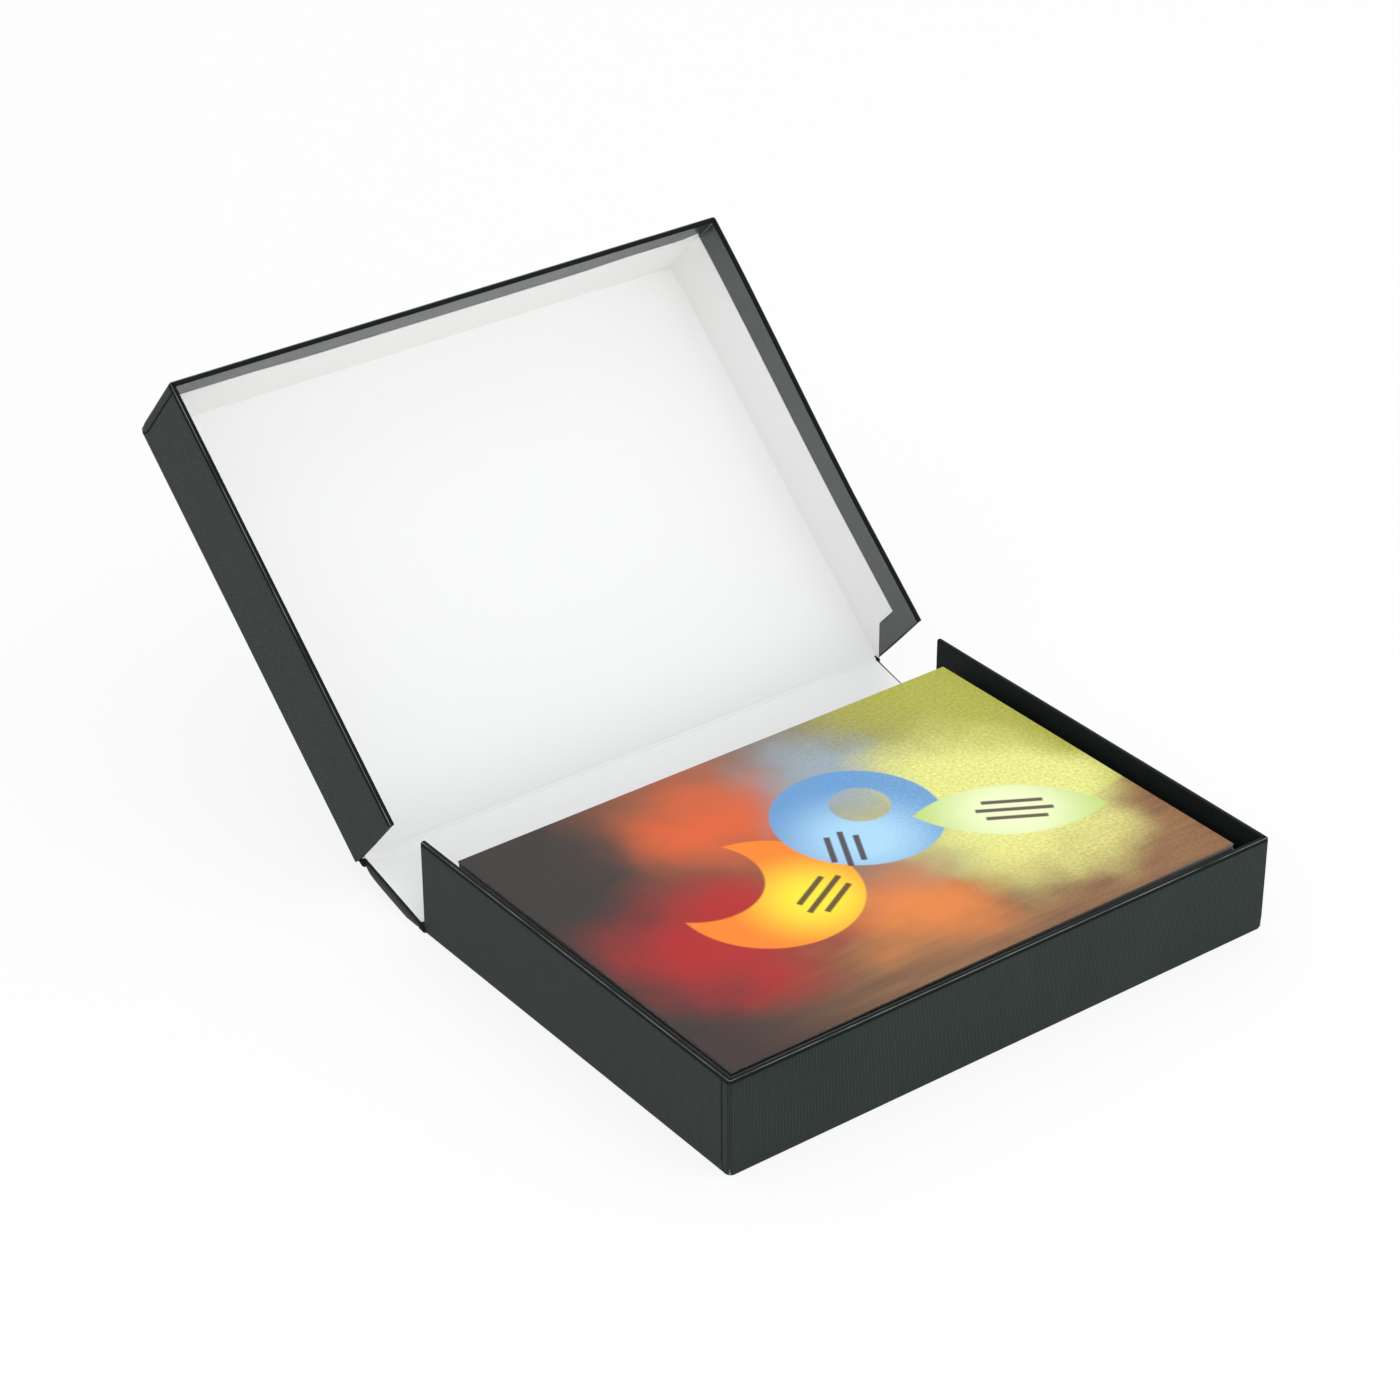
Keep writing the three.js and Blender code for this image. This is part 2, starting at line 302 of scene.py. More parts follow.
def lining_nodes(n):
    place = n.object_place()
    colour = bpy.context.scene.box_colours.lining
    cloud = n.noise(place, 9.0, 3.0)
    fibre = n.noise(place, 1500.0, 3.0, 0.6)
    soft = n.noise(place, 240.0, 2.0)
    warm = opaque([c * f for c, f in zip(colour, (0.975, 0.975, 0.982))])
    shown = n.mix(n.ramp(cloud, 0.35, 0.7), opaque(colour), warm)
    shown = n.mix(n.ramp(fibre, 0.62, 0.86, 0.0, 0.16), shown, (0.62, 0.62, 0.65, 1.0))
    cells = n.add("TexVoronoi", {"Vector": place, "Scale": 17.0}, feature="F1")
    speck = n.ramp(cells.outputs["Distance"], 0.010, 0.018, 0.6, 0.0)
    rare = n.ramp(n.add("SeparateColor", {0: cells.outputs["Color"]}).outputs[0], 0.93, 0.94)
    shown = n.mix(n.times(speck, rare), shown, (0.34, 0.33, 0.32, 1.0))
    # Painted shade along the creases at the lid's hinge
    crease = n.attribute("shade")
    shown = n.mix(n.times(crease, 0.9), shown, (0.30, 0.30, 0.31, 1.0))
    height = n.plus(fibre, n.times(soft, 0.5))
    n.finish(n.bump(height, 0.25, 0.05 * MM), Base_Color=shown,
             Roughness=n.ramp(soft, 0.3, 0.7, 0.74, 0.86), Specular_IOR_Level=0.3)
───
Write out the listing once more, matching it exactly.

▶ [RESULT OF THIS TASK]:
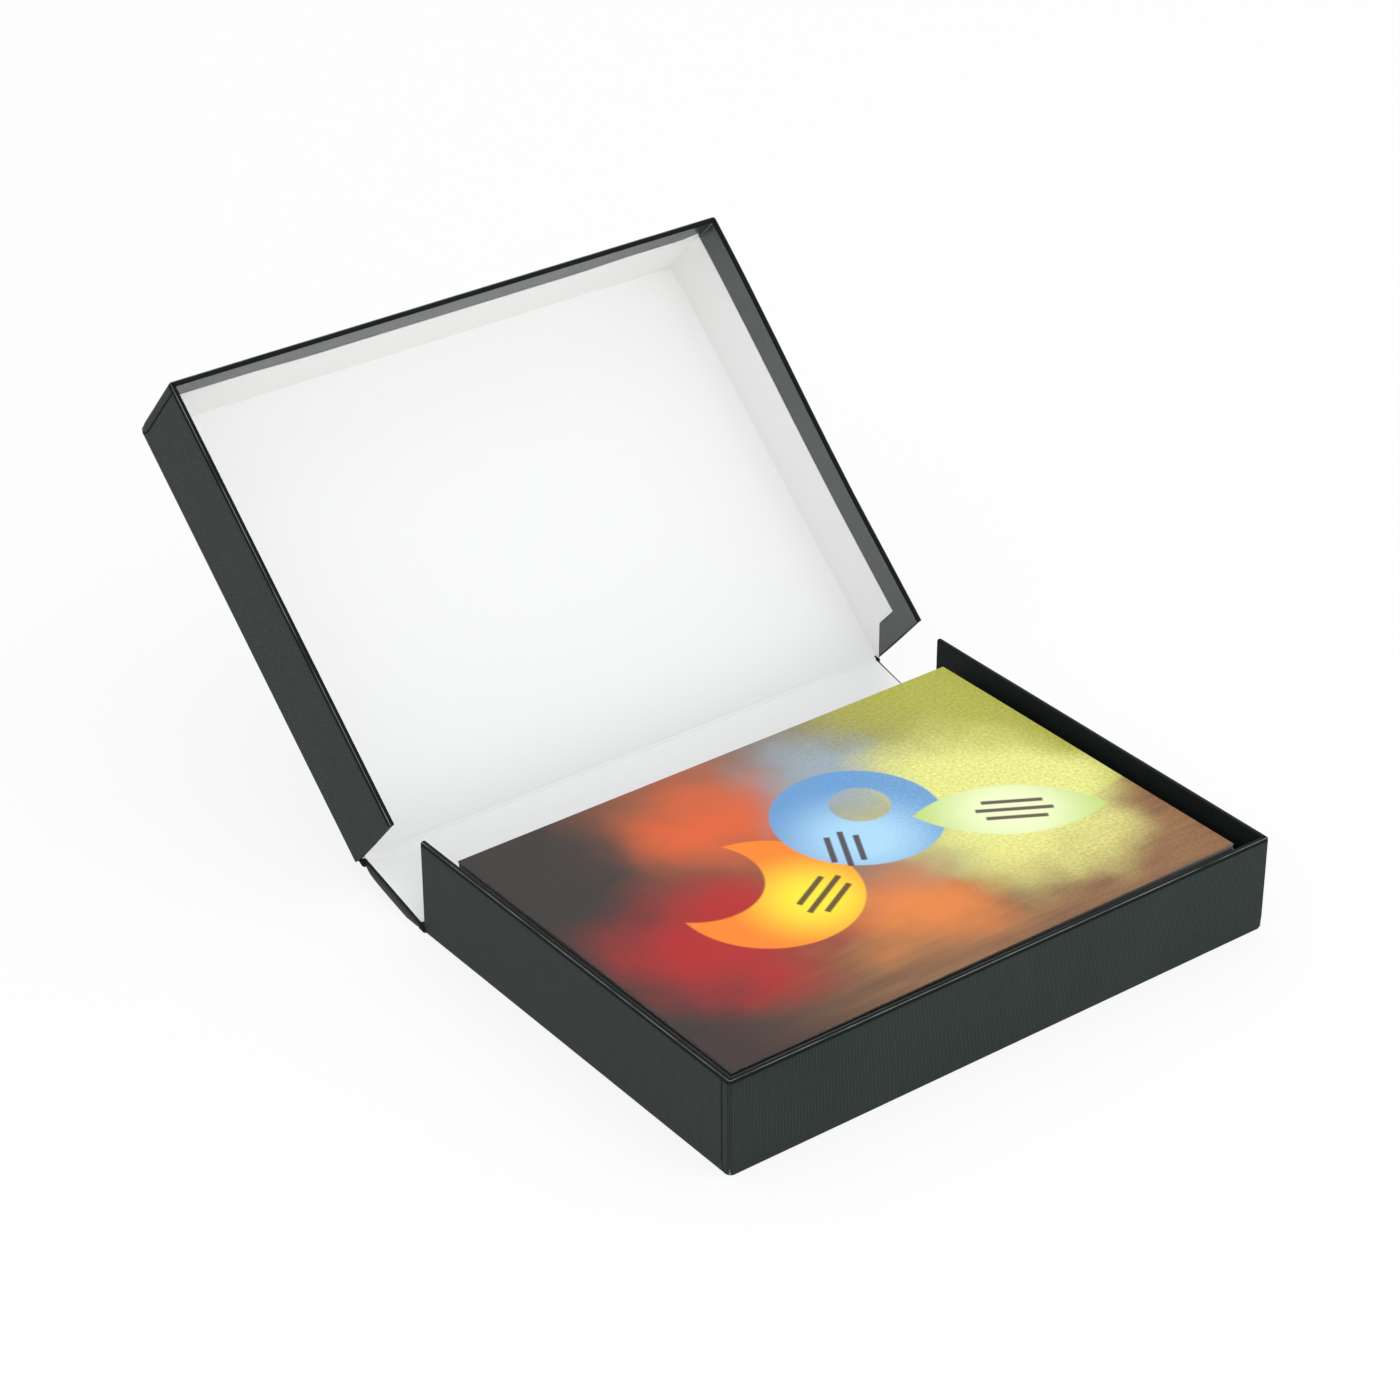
Keep writing the three.js and Blender code for this image. This is part 2, starting at line 302 of scene.py. More parts follow.
def lining_nodes(n):
    place = n.object_place()
    colour = bpy.context.scene.box_colours.lining
    cloud = n.noise(place, 9.0, 3.0)
    fibre = n.noise(place, 1500.0, 3.0, 0.6)
    soft = n.noise(place, 240.0, 2.0)
    warm = opaque([c * f for c, f in zip(colour, (0.975, 0.975, 0.982))])
    shown = n.mix(n.ramp(cloud, 0.35, 0.7), opaque(colour), warm)
    shown = n.mix(n.ramp(fibre, 0.62, 0.86, 0.0, 0.16), shown, (0.62, 0.62, 0.65, 1.0))
    cells = n.add("TexVoronoi", {"Vector": place, "Scale": 17.0}, feature="F1")
    speck = n.ramp(cells.outputs["Distance"], 0.010, 0.018, 0.6, 0.0)
    rare = n.ramp(n.add("SeparateColor", {0: cells.outputs["Color"]}).outputs[0], 0.93, 0.94)
    shown = n.mix(n.times(speck, rare), shown, (0.34, 0.33, 0.32, 1.0))
    # Painted shade along the creases at the lid's hinge
    crease = n.attribute("shade")
    shown = n.mix(n.times(crease, 0.9), shown, (0.30, 0.30, 0.31, 1.0))
    height = n.plus(fibre, n.times(soft, 0.5))
    n.finish(n.bump(height, 0.25, 0.05 * MM), Base_Color=shown,
             Roughness=n.ramp(soft, 0.3, 0.7, 0.74, 0.86), Specular_IOR_Level=0.3)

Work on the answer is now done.